Alex is said to be in the best shape he has been in years. He did not let his time served go to waste. And now it has been reported that Alex Rodriguez has been training with the MLB’s all-time leading home-run hitter, Barry Bonds, another player whose name has been associated with steroids over his historic career. ARod is not loved by the Yankees, he is not loved by the fans, and he is not loved by the MLB. His reputation means nothing anymore. So what can Alex do to come back from this? He needs to help the Yankees win without causing any drama or distractions. He needs to hit the ball like he did in 2005 and lead what was a slow offense last season like he did in the 2009 postseason.

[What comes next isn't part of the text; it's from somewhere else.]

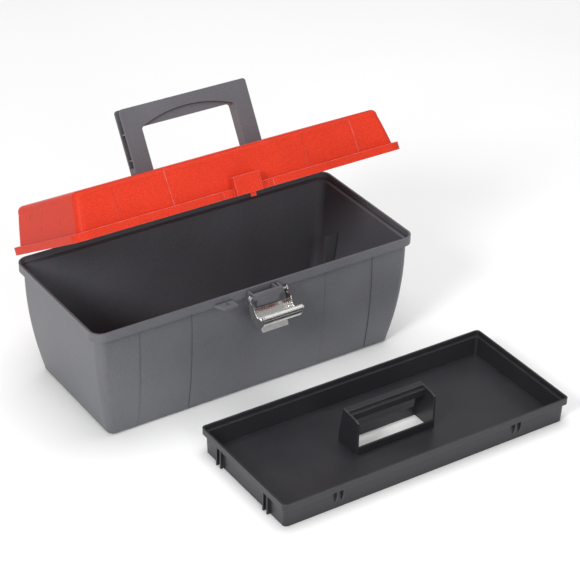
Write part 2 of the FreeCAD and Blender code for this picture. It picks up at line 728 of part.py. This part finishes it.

Most importantly he needs to play his role on the team.
It was no secret that Derek Jeter and Alex Rodriguez didn’t get along when they played next to each other on the Yankees. Jeter was a professional in every sense of the word and a model of how athletes should behave both on and off the field. He kept his head down, played his heart out, and always said the right thing. ARod was the opposite. We have seen him in the tabloids leaving bars late at night with different women. He wasn’t an easy teammate to get along with. And everyone knows about Rodriguez’s massive ego, characterized by his rumored painting of him as a minotaur. Although Derek Jeter is now gone and retired, now more than ever, ARod must become Derek Jeter. He must be the ultimate team player, doing whatever is best for those on the diamond. He must rarely be seen in clubs and bars, boozing during the season instead of focusing on his goals. His name should not be floating around the papers at all. Alex Rodriguez needs to become a baseball player first if he ever hopes at recovering his image
ARod will not be playing in the field this season, as the Yankees made a four year, $52 million investment in Chase Headley this offseason to play third base. Alex must be ok with being a DH if thats where the team needs him or being a bench player, ready to pinch hit if that is where the team needs him. He has lost the privilege to expect playing time and only performance on the field will give ARod some credibility back in the eyes of Yankee management. I think this is doable for the former offensive stud. If his work to get in shape of the field is a testament to how he will approach the season, Alex Rodriguez could add some offensive firepower to the Yankee lineup. And as 2009 has shown Alex and as sports proves time and time again, winning is the ultimate bandaid for a disgraced athlete. Let’s see what he is capable of.